Palindrome finder [closed]

Question

So I tried the brute force method after visiting https://www.programiz.com/python-programming/examples/palindrome on palindromes.

Any comment on how I can improve my coding will be much appreciated.

t=[]
def is_palindrome(x)
    if list(str(x)) == list(reversed(str(x))):
       t.append(x)
    else:
        pass

for i in range(100, 999):
    for j in range(100, 999):
        is_palindrome(i*j)
print(max(t))

Answer 1

Put it in a function!

def main():
    for i in range(100, 999):
        for j in range(100, 999):
            is_palindrome(i*j)
    print(max(t))

if __name__ == '__main__':
    main()

you save yourself possible future headaches if you pick up this habit. When python imports a file, it will run the code in it, if not protected like this.

---

Maybe remove some casting,

if list(str(x)) == list(reversed(str(x))):

to this:

if str(x) == "".join(reversed(str(x))):

---

There is always a better way, then to use a global list, your t list is a global list. You are on the right track when defining a very clear is_palindrome function, but instead:

def is_palindrome(x):
    if str(x) == "".join(reversed(str(x))):
       return True
    ...

def main():
    palindromes = []
    for i in range(100, 999):
        for j in range(100, 999):
            if is_palindrome(i*j):
                palindromes += [i*j]
    ...

---

This:

else:
    pass

does not do anything and you should remove it.

---

Good work writing your code! a refactoring of it could look like this:

def is_palindrome(x):
    if str(x) == "".join(reversed(str(x))):
        return True


def main():
    palindromes = []
    for i in range(100, 999):
        for j in range(100, 999):
            if is_palindrome(i*j):
                palindromes += [i*j]
    print(max(palindromes))

if __name__ == '__main__':
    main()

---

Well. Actually it's much slower to approach this problem in this way.
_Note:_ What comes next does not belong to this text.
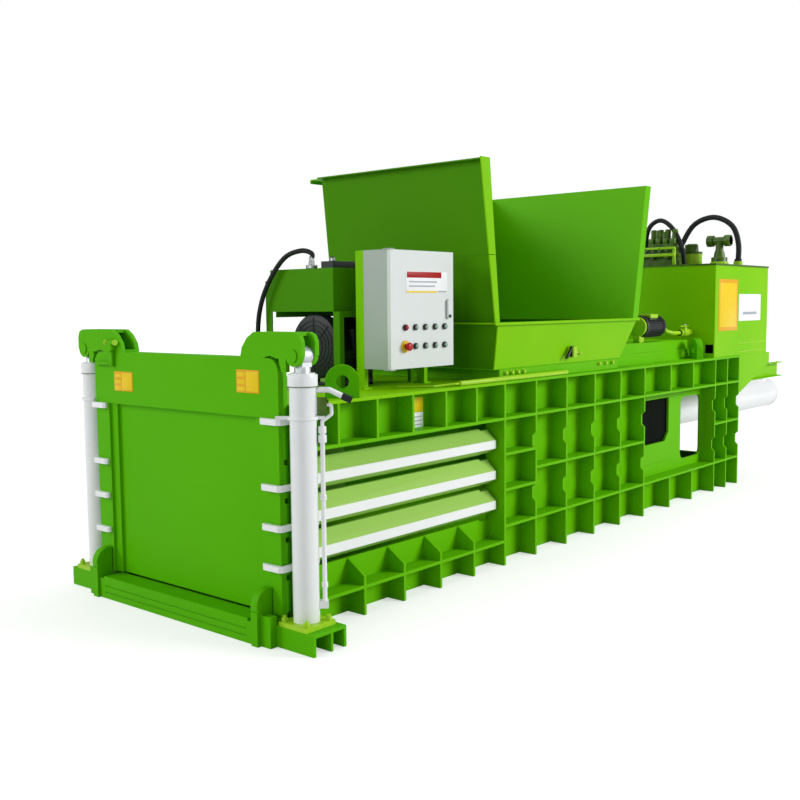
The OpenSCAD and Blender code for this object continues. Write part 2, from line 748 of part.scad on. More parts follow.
module rear_hoses() color("#17191b") {
  z = tank_top + 14;
  r = hose_d / 2;
  run([[5309, -516, z], [5309, -516, z + 250], [5309, -420, z + 398], [5309, -180, z + 408], [5309, 0, z + 204],
    [5309, 40, z + 44], [5309, 40, z]], r, 100);
  run([[4660, -20, z + 100], [4660, -20, z + 290], [4660, -100, z + 352], [4660, -190, z + 340], [4660, -316, z + 172],
    [4660, -345, z + 60], [4660, -345, z]], r - 4, 60);
  for (y = [-516, 40]) rod_z(z, z + 60, 5309, y, r + 7);
  rod_z(z, z + 190, 4800, -20, 10);
}

module rear_motor() color("#26292b") {
  rod_x(3690, 3980, -450, 1290, 78);
  rod_x(3980, 4010, -450, 1290, 60);
  rod_x(3660, 3690, -450, 1290, 70);
  block(3660, 3730, -475, -425, deck + cover_h, 1230);
  block(3760, 3880, -510, -400, 1330, 1380);
}

module ball_valve() color("#9ccf3a") {
  run([[4010, -450, 1312], [4035, -450, 1312], [4110, -458, 1250], [4180, -480, 1232], [4300, -480, 1232]], 15, 24);
  rod_x(4300, 4340, -480, 1232, 24);
  rod_x(4340, 4440, -480, 1232, 30);
  rod_x(4440, 4480, -480, 1232, 24);
  rod_x(4480, tank_x, -480, 1232, 18);
  rod_z(1255, 1275, 4390, -480, 12);
}

module valve_lever() color("#9ccf3a") {
  rod_z(1275.3, 1287, 4390, -480, 16);
  block(4300, 4390, -489, -471, 1277, 1285);
  block(4390, 4450, -489, -471, 1277, 1285);
}

module main_cylinder() color("#f2f3f3") {
  difference() {
    union() {
      rod_x(4900, 7350, 0, main_z, main_od / 2);
      rod_x(4900, 4934, 0, main_z, main_od / 2 + 30);
      rod_x(7350, 7390, 0, main_z, main_od / 2 - 24);
      block(7180, 7270, -45, 45, main_z + 100, main_z + main_od / 2 + 24);
    }
    rod_x(4960, 7320, 0, main_z, main_bore / 2);
    rod_x(4890, 4961, 0, main_z, main_rod_d / 2 + clear);
  }
}

// ---- ram ----

module ram_box() color("#3f8200") {
  x0 = 3223;
  difference() {
    block(x0, x0 + ram_len, -ci + 5, ci - 5, floor_z + 9, under - 12);
    for (z = slot_levels) block(x0 - 1, x0 + 40, -ci, ci, z - slot_h / 2, z + slot_h / 2);
    for (y = [[-ci + 25, -100], [-80, 80], [100, ci - 25]]) for (z = [[floor_z + 29, 530], [550, under - 32]])
      block(x0 + 100, x0 + ram_len - 40, y[0], y[1], z[0], z[1]);
    for (y = [-ci + 60, 140]) block(x0 + ram_len - 41, x0 + ram_len + 1, y, y + ci - 200, 250, 900);
    for (z = [250, 720]) block(x0 + ram_len - 41, x0 + ram_len + 1, -60, 60, z, z + 120);
  }
}

module ram_rod() color("#c8cccd") {
  x1 = 3223 + ram_len;
  rod_x(x1, 7290, 0, main_z, main_rod_d / 2);
  rod_x(7200, 7315, 0, main_z, main_bore / 2 - clear);
  rod_x(x1, x1 + 40, 0, main_z, 130);
}

module ram_shoes() color("#a8742c") both() {
  block(3223, 3223 + ram_len, 380, 520, floor_z + 0.3, floor_z + 9);
}

// ---- wiring ----

module wiring() color("#9ccf3a") {
  rod_x(1288, 2359, -(hw - 16), deck + 14, 14);
  run([[1288, -(hw - 16), deck + 14], [1260, -(hw - 20), deck + 14], [1150, -600, deck + 6], [1006, -470, deck + 6]], 6, 16);
  slab_yz(2388, 2428) polygon([[lip_y(1140), 1140], [-694, 1140], [-694, 1204], [lip_y(1204), 1204]]);
}

place() base_beam();
place() sill_plates();
place() side_guards();
place() front_posts();
place() gate_claws();
place() chamber_roof();
place() floor_plate();
place() floor_ribs();
place() top_panels();
place() rail_bars();
place() foot_panels();
place() press_sides();
place() rear_sides();
place() rear_deck();
place() rear_frame();
place() lift_barrels();
place() lift_bases();
place() lift_pipes();
place() lifting_lugs();
place() hopper_front();
place() hopper_rear();
place() hopper_far();
place() hopper_lip();
place() hopper_base();
place() cabinet_box();
place() cabinet_stand();
place() button_bezels();
place() front_tank();
place() front_lid();
place() front_motor();
place() front_hose();
place() rear_tank();
place() rear_support();
place() rear_valves();
place() rear_hoses();
place() rear_motor();
place() ball_valve();
place() main_cylinder();
place() wiring();
place() gate_panel();
place() gate_header();
place() gate_arms();
place() lift_rods();
place() lift_pins();
place() ram_box();
place() ram_rod();
place() ram_shoes();
place() cabinet_door();
place() door_lock();
place() e_stop();
color("#8a1018") place() push_button(1);  // button_1
color("#1f2a24") place() push_button(2);  // button_2
color("#1f2a24") place() push_button(3);  // button_3
color("#1f2a24") place() push_button(4);  // button_4
color("#1f2a24") place() push_button(5);  // button_5
color("#1f2a24") place() push_button(6);  // button_6
color("#1f2a24") place() push_button(7);  // button_7
color("#1f2a24") place() push_button(8);  // button_8
color("#1f2a24") place() push_button(9);  // button_9
place() valve_lever();
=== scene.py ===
"""Studio scene of a horizontal recycling baler: paint, plates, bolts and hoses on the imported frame."""
import math
import bmesh
import bpy
from bpy.props import FloatProperty, FloatVectorProperty, IntProperty, PointerProperty, StringProperty
from bpy.types import Operator, Panel, PropertyGroup
from mathutils import Matrix, Vector


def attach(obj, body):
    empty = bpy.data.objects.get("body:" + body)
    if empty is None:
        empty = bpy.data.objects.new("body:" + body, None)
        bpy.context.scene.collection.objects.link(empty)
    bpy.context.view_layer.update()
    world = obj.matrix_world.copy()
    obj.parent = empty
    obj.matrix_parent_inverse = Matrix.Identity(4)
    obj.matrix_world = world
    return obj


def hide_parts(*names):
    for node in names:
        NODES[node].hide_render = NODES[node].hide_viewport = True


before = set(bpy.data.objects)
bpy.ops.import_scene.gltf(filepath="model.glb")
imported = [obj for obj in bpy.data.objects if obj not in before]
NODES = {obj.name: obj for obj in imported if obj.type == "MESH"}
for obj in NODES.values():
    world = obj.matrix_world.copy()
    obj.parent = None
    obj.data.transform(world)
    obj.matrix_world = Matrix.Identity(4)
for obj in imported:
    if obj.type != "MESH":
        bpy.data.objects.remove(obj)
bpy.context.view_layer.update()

bl_info = {
    "name": "Recycling baler",
    "version": (1, 0, 0),
    "blender": (4, 5, 0),
    "location": "View3D > Sidebar > Baler",
    "description": "Dresses the packed frame of a recycling baler for a studio picture",
    "category": "Object",
}

# Driving sizes of the machine in millimetres, x from the gate plane, z over the floor
MM = 0.001
X_MID = 3641.5
DECK = 1036
SIDE = 568
GATE_FACE = -12
LIFT_X = 40
LIFT_Y = 778
GLAND_Z = 1127
CAB_Y = -553
BUTTON_X = 978
BUTTON_Z = 1253
BUTTON_STEP = 80
ROW_STEP = 96
LOCK_X = 1329
LOCK_Z = 1402
FRONT_MOTOR_Y = -38
FRONT_MOTOR_Z = 1250
REAR_MOTOR_Y = -450
REAR_MOTOR_Z = 1290
PIPE_Y = -480
PIPE_Z = 1232
VALVE_X = 4390
TANK_Y = -665
TANK_TOP = 1756
FILLER_X = 4900
FILLER_Y = -528
MAIN_Z = 540
MAIN_R = 138.5
RAIL_FACE = 631
WALL_SHADE_EDGE = 671
BUTTONS = ((0, 1), (1, 1), (2, 1), (3, 1), (4, 1), (1, 0), (2, 0), (3, 0), (4, 0))

# Strength of the sky as light, tone of the floor, and its glow near the machine, each from 0 to 1
SKY = 0.32
FLOOR_TONE = 0.6
FLOOR_NEAR = 0.55


def at(x, y, z):
    """A point of the machine, in millimetres from the gate plane, as a point of the frame in metres."""
    return Vector(((x - X_MID) * MM, y * MM, z * MM))


# Colours and materials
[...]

Instead you could simply generate the palindromes, from max 999999 down to 100001 and the largest you find, will be the sought number.

that would look something inline with:

def find_palindrome():
    for part in range(999, 99, -1):
        palindrome = int("{}{}".format(part, str(part)[::-1]))
        if check_divisability(palindrome):
            return palindrome

leaving a mear 900 numbers to check, instead of checking all 899*899 possible numbers.